The Republican and Democratic spokespeople for the Senate Rules and Administration Committee, which oversees the chamber’s personnel practices, declined to comment.

Dylan Hedtler-Gaudette, interim vice president of policy and government affairs at the nonprofit watchdog group Project on Government Oversight, questioned the arrangement after being briefed on the expenses. Robertson’s use of official funds, he said in an interview, “appears as though it’s purely personal, which is not what those funds are supposed to be used for.”

Senate expense rules prohibit spending taxpayer funds for personal use, and Hedtler-Gaudette said the expenses “violate the spirit” of those guidelines. “It would be one thing if he was traveling to Kansas because that’s the state that his boss is the senator from,” he said.
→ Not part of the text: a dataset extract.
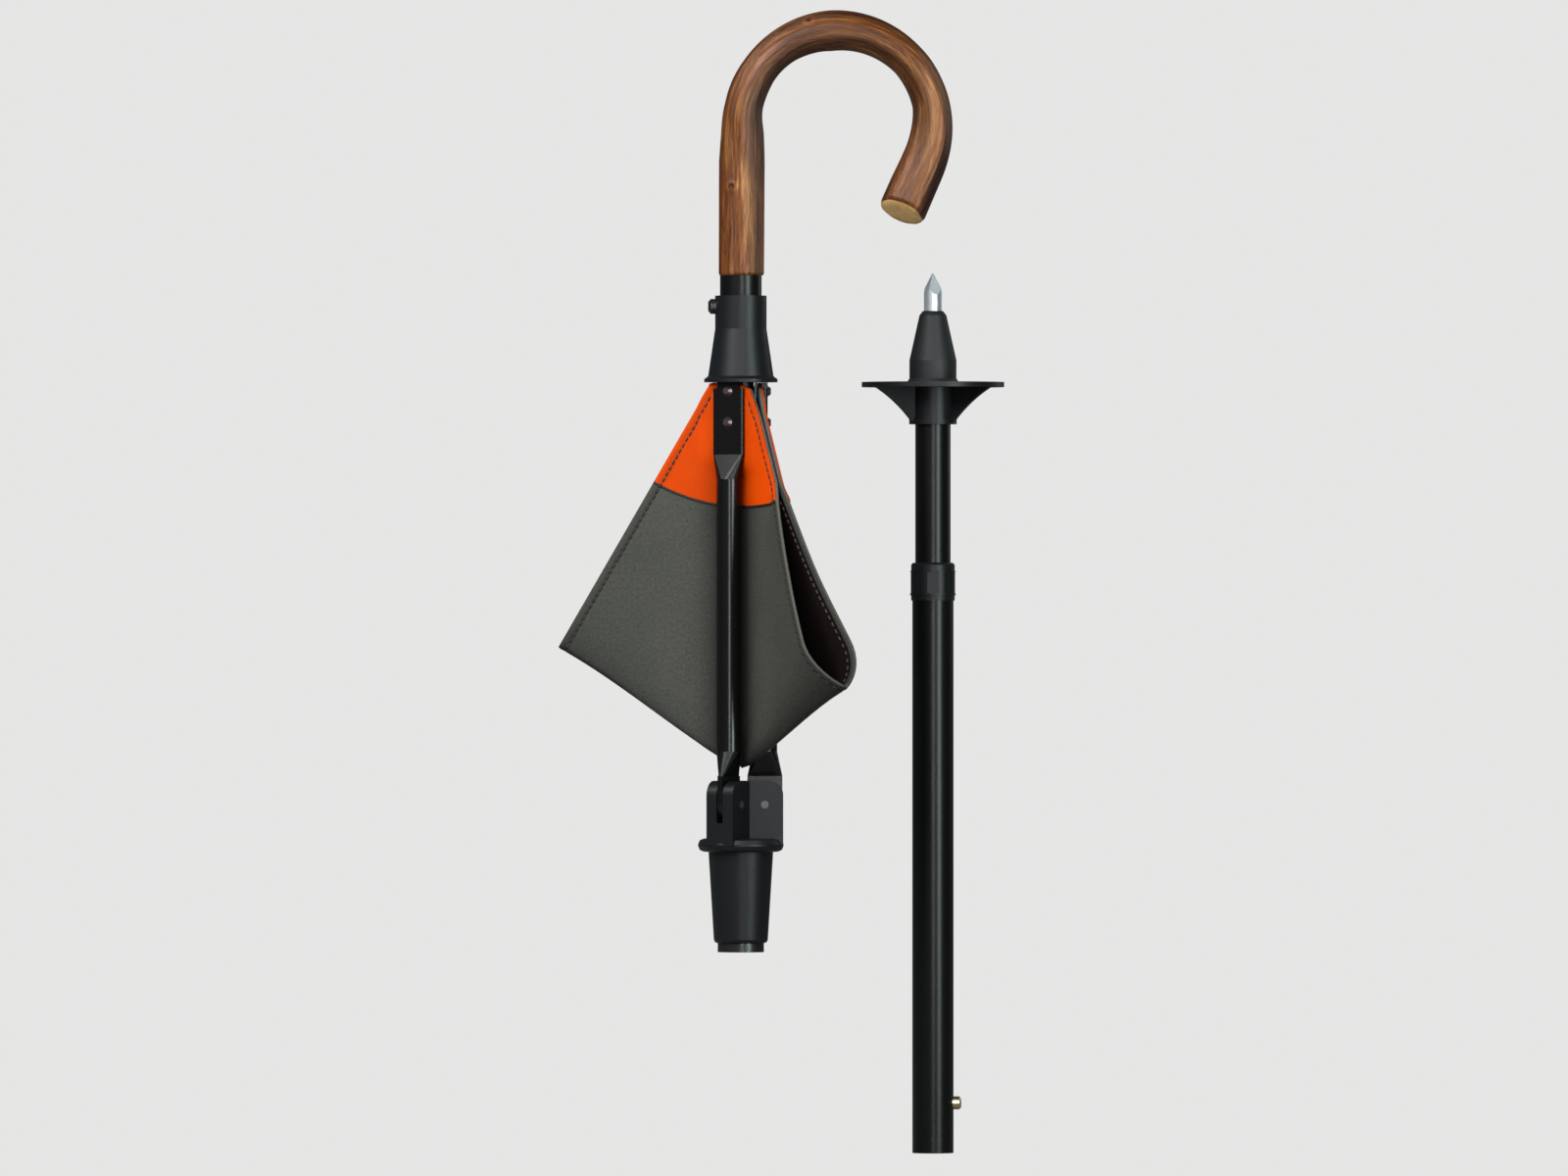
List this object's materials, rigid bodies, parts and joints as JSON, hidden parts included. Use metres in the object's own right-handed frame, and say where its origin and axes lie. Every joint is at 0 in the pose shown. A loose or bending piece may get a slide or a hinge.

He also raised the concern that arrangements like Robertson’s, that “stretch the definition of what a duty station is and encompass the personal home of every staffer,” could proliferate.

Robertson’s expenses were paid out of Marshall’s Official Personnel and Office Expense Account, a $4 million annual allowance that encompasses staff salaries, representational costs and other office expenses. Marshall has spoken out against federal employees doing remote work and sponsored legislation to curtail the practice.

“I want to make it clear, I’m against teleworking from home,” he said last year. “I’m just against it overall at the government level.”

Robertson’s decision to live in Lynchburg and seek travel expenses back and forth is further complicated by the fact that he continued to own a Washington condo that he claimed as his primary residence until it was sold in May, according to D.C. property tax records. Publicly available copies of his tax bill show that lowered his property tax bills by hundreds of dollars during the period he was claiming travel expenses to and from Lynchburg.

After POLITICO inquired about Robertson claiming a “homestead” tax deduction, Fuller said a “delay in processing” led to the error and that the “issue has been resolved.” Robertson, she said, recently paid about $700 in back taxes and fees owed to the D.C. government.